第2章 スタンフォードとマイブリッジ

文字数 1,127文字

2 スタンフォードとマイブリッジ
 1877年、カリフォルニア州知事リーランド・スタンフォード(Leland Stanford)は、友人と乗馬愛好家の間で長年続いてきた論争に決着をつけるべく賭けをする。「馬がギャロップ、すなわち全速力で走るときに、4本の脚が同時に地面から離れることがあるか否か」。このセントラル・パシフィック鉄道の設立者は4万ドルを然りに賭ける。彼は自説を証明し、大金を手にするために、写真家のエドワード・マイブリッジに声をかける。

 イギリスの写真家エドワード・マイブリッジ(Eadweard Muybridge)は、1855年にアメリカ合衆国に移住し、その後、サンフランシスコで出版業界に身を置くようになる。彼を一躍有名にしたのは、1872年、妻の愛人を射殺したものの、裁判で無罪を勝ちとったことという出来事である。

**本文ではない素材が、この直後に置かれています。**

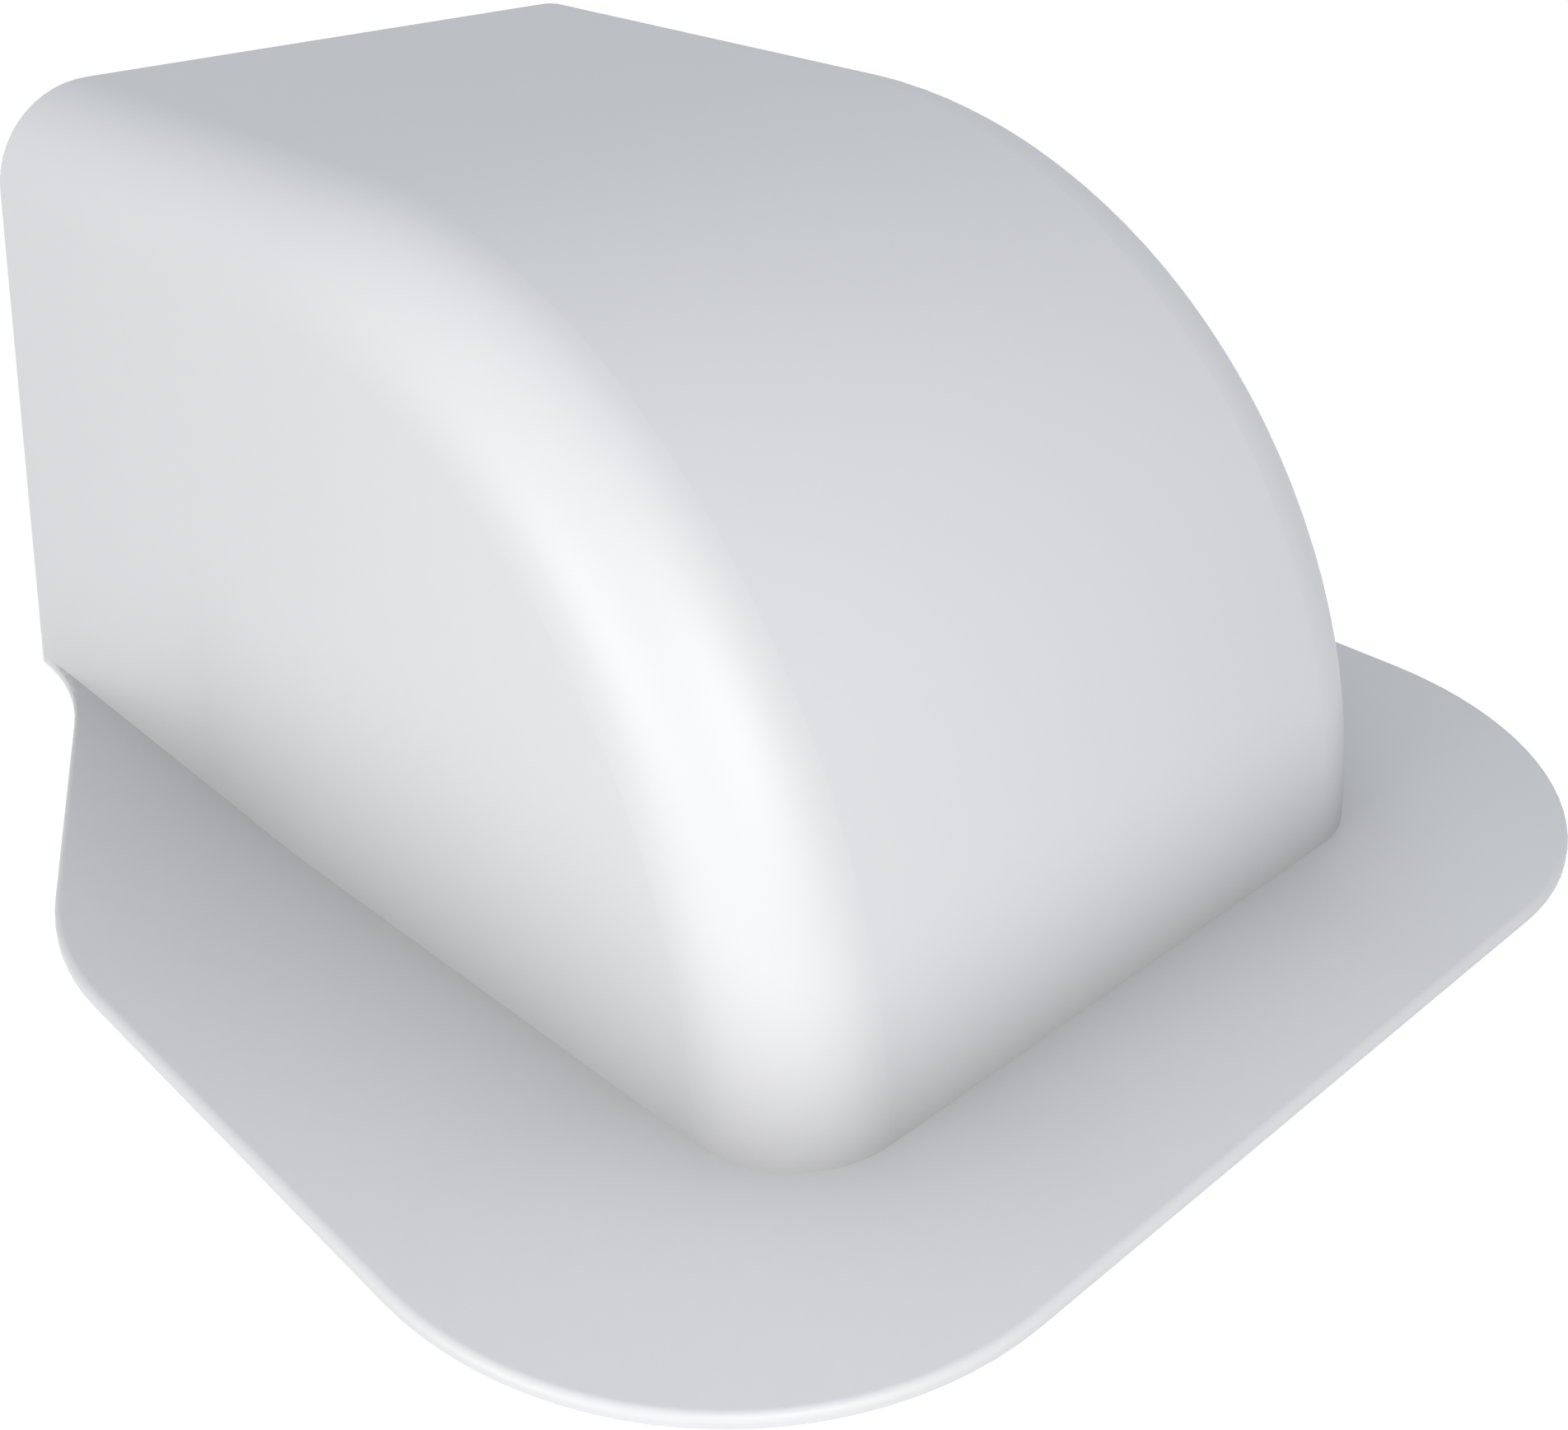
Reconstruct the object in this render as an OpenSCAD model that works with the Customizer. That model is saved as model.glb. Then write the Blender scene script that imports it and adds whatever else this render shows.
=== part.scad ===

知事から依頼されたマイブリッジは、ジョン・D・アイザックス(John D. Isaacs)と共同で、ある実験装置を考案する。

 マイブリッジは、競馬場のコースに沿って電気シャッター付きの12台のカメラを設置し、レーンを横切るように12本の糸を張り、走る馬がそれを切るとシャッターが順次作動するメカニズムをつくりあげる。この結果を確認後、試行錯誤をして、彼はカメラを二四台に増やし、同じ実験を行っている。

 この連続写真は全速力で走る馬の姿を収めることに成功し、それにより、スタンフォード大学の創立者が賭けに勝利する。その後も、マイブリッジはシャッター装置の改良を続け、1877年には露光速度も2000分の1秒まで短縮している。

 この実験の成果は新聞で大々的に報道され、大きな反響を呼ぶ。マイブリッジの友人のウォーレス・M・レヴィソン(Wallace Mark Levison)はカメラのレンズ裏のホイール上で感光板を漸進的に動かして連続写真を撮影する技術を考案し、1888年には、ジョージ・イーストマン(George Eastman)はセルロイドの帯状のロール・フィルムを完成させる。

 また、ドイツの写真家オットマール・アンシュッツ(Ottomar Anschütz)は、1888年、フォーカル・プレーン・シャッターの特許をドイツで取得し、1891年、ゾートロープを改良発展させた「電気式シュネルゼーアー(Elektrischer Schnellseher)」を開発している。

 1889年、マイブリッジが自慢げに例の連続写真をある著名人に見せる。すると、彼は、早速、回転するフィルムに動く映像を写す技術を発明して見せる。この野心的な人物こそ発明王トーマス・アルヴァ・エジソン(Thomas Alva Edison)である。